Professionally, Marcy is a psychotherapist and counselor in private practice in Kirkland, Washington where she brings her heart and brain together in working with individuals and families impacted by chemical dependency and other addictive behaviors. She has also worked in community mental health as part of an anger management and domestic violence team and has been a family counselor. She holds a Masters of Counseling degree from Seattle University and is a National Master Addictions Counselor, a Washington State Certified Mental Health Counselor and a Washington State Certified Chemical Dependence Counselor. Add to those impressive credentials is the lofty credential of mom.
Her professional and personal experiences have led her behind the podium to share both her heart and mind. She has spoken extensively on FAS issues throughout the US and Canada. She has been an active participant in many of the FAS-related projects in Washington state as well as a founding member of the FASIS (Iceberg) board bringing the critical voice of a parent. Sandy Randels says of her public service in the FAS community, "Marcy is a caring human being willing to share her experiences to help other people without self-promotion or glamorizing. She focuses outward to help others relate and acknowledge their own experiences."
The road has taken some wonderful twists as well. Over the years in her counseling practice, Marcy had taken a number of referrals from the University of Washington FAS clinic. One day a gentleman called regarding his fetal alcohol affected daughter. Something, her instincts, said "don't ask him to be a client." Instead, she invited him to the parent support group she founded. Working together to "be the best parents we could be for our daughters," Marcy and Jim also became friends. In November of 1995, they married, bringing together a family that included 7 kids -- three alcohol affected, and one with cerebral palsy, along with 4 grandkids, and two horses. They share a very busy life and find time for some of Marcy's "likes": being out doors, reading, food.... Jim has also been a wonderful contributor to the FASIS board.

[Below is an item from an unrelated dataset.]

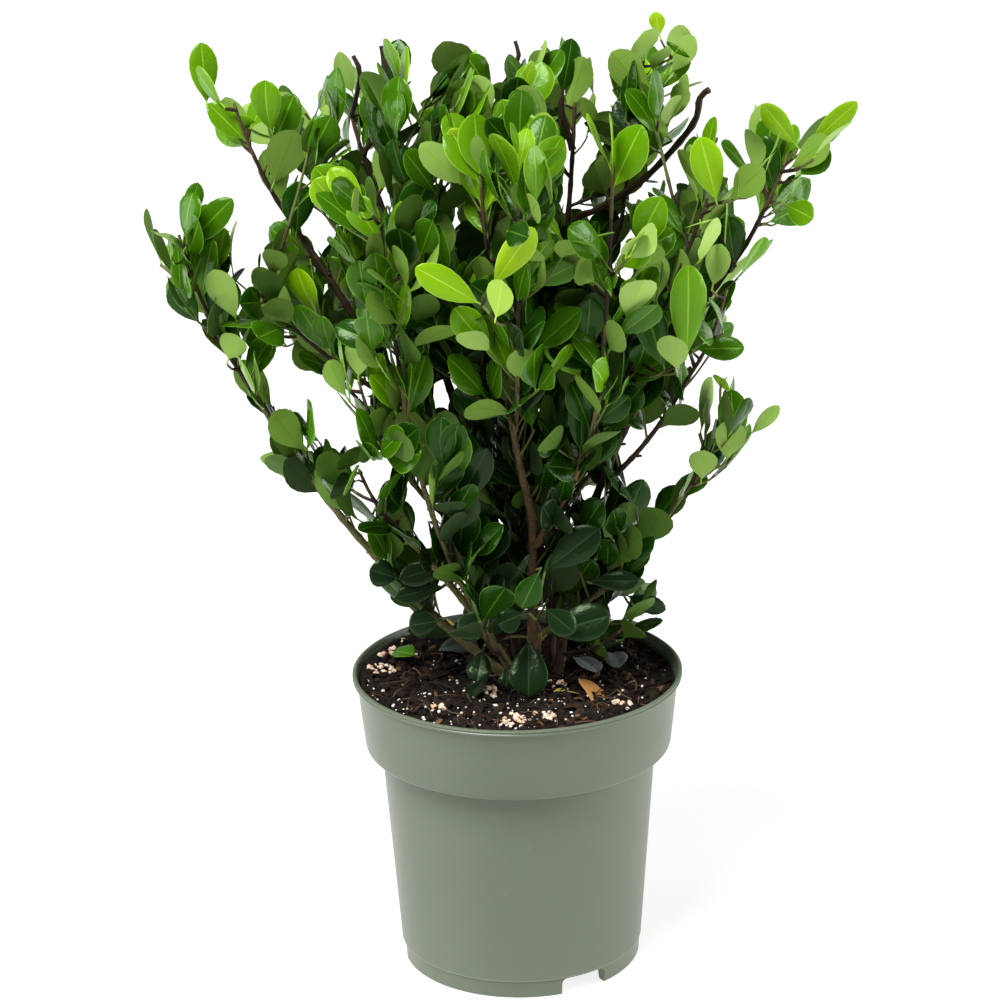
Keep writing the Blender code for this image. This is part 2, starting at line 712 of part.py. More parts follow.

As Marcy looks forward down the path, into her "crystal ball," here are her projections:
"I believe the scientists are doing a good job measuring and defining what FAS is. At the same time, counselors, teachers, parents who are with these kids have been putting together things that work, things that are helpful; "how to's." These two things will start coming together so we begin to understand the connections between the brain and how it works, and what works for people" in their daily lives. "
In 1988 the words were "a forever disability" -- there were no services to direct one to, and one was bombarded with bad news like "your kid won't graduate," and other predictions of doom. Yet Marcy was put in touch with other parents and from there, connections grew. Now there is an amazing network of services here in her home state (WA). Marcy predicts that someday FAS will be as well known as Downs syndrome, thanks to the dedication of many parents and professionals. Marcy wears both hats, and when we look back 10 years hence, she will be one of the names on our lips.
In the meantime, Marcy plans to continue to "fit in wherever I can and am asked to in the work to achieve the vision. As a person, I plan to continue growing spiritually, stay in recovery, be with my husband, enjoy our kids and grandkids, travel and dig in the dirt." Sounds like a grand trip.